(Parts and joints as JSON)
** Start **
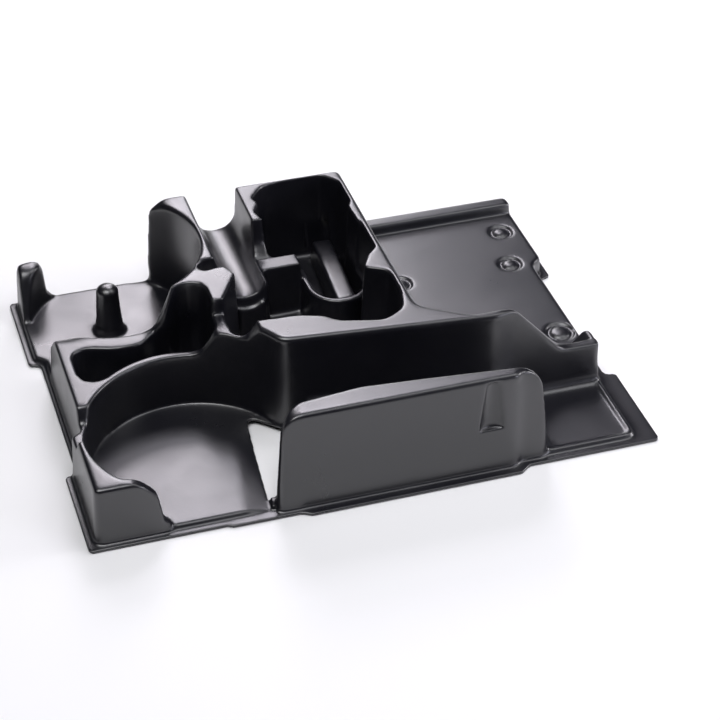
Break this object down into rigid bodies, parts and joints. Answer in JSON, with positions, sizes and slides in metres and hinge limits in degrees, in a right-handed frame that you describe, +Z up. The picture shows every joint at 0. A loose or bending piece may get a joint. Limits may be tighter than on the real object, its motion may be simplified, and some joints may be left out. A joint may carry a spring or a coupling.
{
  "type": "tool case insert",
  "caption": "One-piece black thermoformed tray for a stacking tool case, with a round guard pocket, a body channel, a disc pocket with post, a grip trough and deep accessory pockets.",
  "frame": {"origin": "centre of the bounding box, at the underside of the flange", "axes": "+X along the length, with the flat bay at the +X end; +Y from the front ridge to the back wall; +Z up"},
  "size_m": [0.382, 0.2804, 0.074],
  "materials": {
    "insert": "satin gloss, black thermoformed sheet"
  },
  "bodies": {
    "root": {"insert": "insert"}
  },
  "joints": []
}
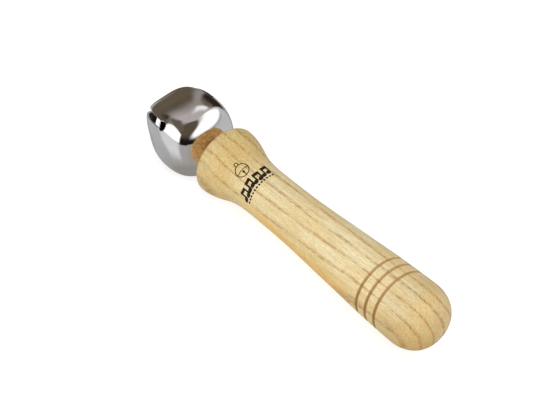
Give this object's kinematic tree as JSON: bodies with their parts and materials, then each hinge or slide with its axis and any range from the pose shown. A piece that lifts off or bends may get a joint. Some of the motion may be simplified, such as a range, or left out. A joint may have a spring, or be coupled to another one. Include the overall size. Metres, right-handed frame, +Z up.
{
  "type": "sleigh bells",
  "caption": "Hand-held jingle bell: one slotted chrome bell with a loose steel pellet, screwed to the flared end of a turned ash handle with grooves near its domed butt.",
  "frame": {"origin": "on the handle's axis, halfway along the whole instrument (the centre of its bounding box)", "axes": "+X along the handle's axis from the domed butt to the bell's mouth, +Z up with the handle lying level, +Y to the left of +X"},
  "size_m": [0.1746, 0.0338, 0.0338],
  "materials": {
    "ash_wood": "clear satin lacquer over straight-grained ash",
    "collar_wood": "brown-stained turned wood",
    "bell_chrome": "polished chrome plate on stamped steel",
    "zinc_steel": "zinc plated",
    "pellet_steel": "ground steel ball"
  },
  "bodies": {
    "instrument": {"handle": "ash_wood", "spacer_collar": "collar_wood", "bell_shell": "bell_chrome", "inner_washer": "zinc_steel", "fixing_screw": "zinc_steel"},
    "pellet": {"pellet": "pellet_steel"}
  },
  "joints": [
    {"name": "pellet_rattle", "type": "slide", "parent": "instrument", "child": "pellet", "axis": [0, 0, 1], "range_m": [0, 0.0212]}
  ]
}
** End **
▶ Direction: Nothing in the data may differ; print all of it exactly as written.

▶ Task result:
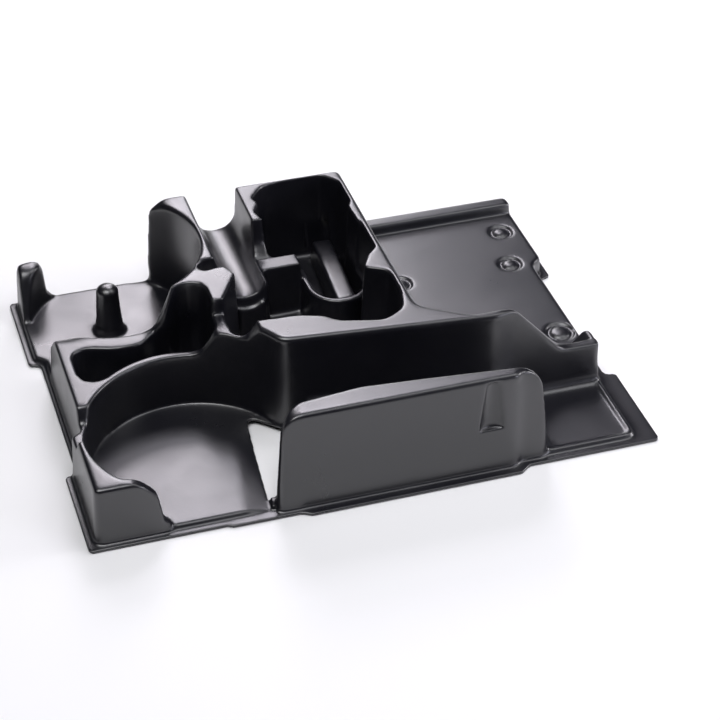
Break this object down into rigid bodies, parts and joints. Answer in JSON, with positions, sizes and slides in metres and hinge limits in degrees, in a right-handed frame that you describe, +Z up. The picture shows every joint at 0. A loose or bending piece may get a joint. Limits may be tighter than on the real object, its motion may be simplified, and some joints may be left out. A joint may carry a spring or a coupling.
{
  "type": "tool case insert",
  "caption": "One-piece black thermoformed tray for a stacking tool case, with a round guard pocket, a body channel, a disc pocket with post, a grip trough and deep accessory pockets.",
  "frame": {"origin": "centre of the bounding box, at the underside of the flange", "axes": "+X along the length, with the flat bay at the +X end; +Y from the front ridge to the back wall; +Z up"},
  "size_m": [0.382, 0.2804, 0.074],
  "materials": {
    "insert": "satin gloss, black thermoformed sheet"
  },
  "bodies": {
    "root": {"insert": "insert"}
  },
  "joints": []
}
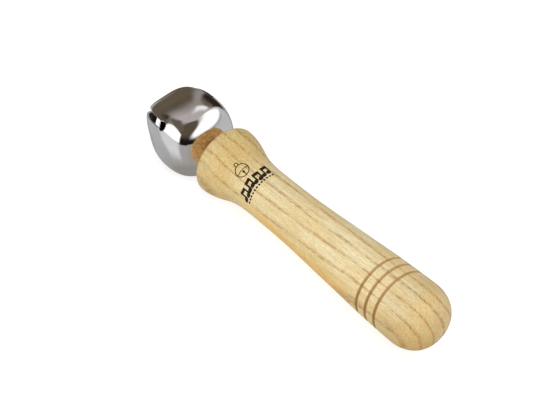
Give this object's kinematic tree as JSON: bodies with their parts and materials, then each hinge or slide with its axis and any range from the pose shown. A piece that lifts off or bends may get a joint. Some of the motion may be simplified, such as a range, or left out. A joint may have a spring, or be coupled to another one. Include the overall size. Metres, right-handed frame, +Z up.
{
  "type": "sleigh bells",
  "caption": "Hand-held jingle bell: one slotted chrome bell with a loose steel pellet, screwed to the flared end of a turned ash handle with grooves near its domed butt.",
  "frame": {"origin": "on the handle's axis, halfway along the whole instrument (the centre of its bounding box)", "axes": "+X along the handle's axis from the domed butt to the bell's mouth, +Z up with the handle lying level, +Y to the left of +X"},
  "size_m": [0.1746, 0.0338, 0.0338],
  "materials": {
    "ash_wood": "clear satin lacquer over straight-grained ash",
    "collar_wood": "brown-stained turned wood",
    "bell_chrome": "polished chrome plate on stamped steel",
    "zinc_steel": "zinc plated",
    "pellet_steel": "ground steel ball"
  },
  "bodies": {
    "instrument": {"handle": "ash_wood", "spacer_collar": "collar_wood", "bell_shell": "bell_chrome", "inner_washer": "zinc_steel", "fixing_screw": "zinc_steel"},
    "pellet": {"pellet": "pellet_steel"}
  },
  "joints": [
    {"name": "pellet_rattle", "type": "slide", "parent": "instrument", "child": "pellet", "axis": [0, 0, 1], "range_m": [0, 0.0212]}
  ]
}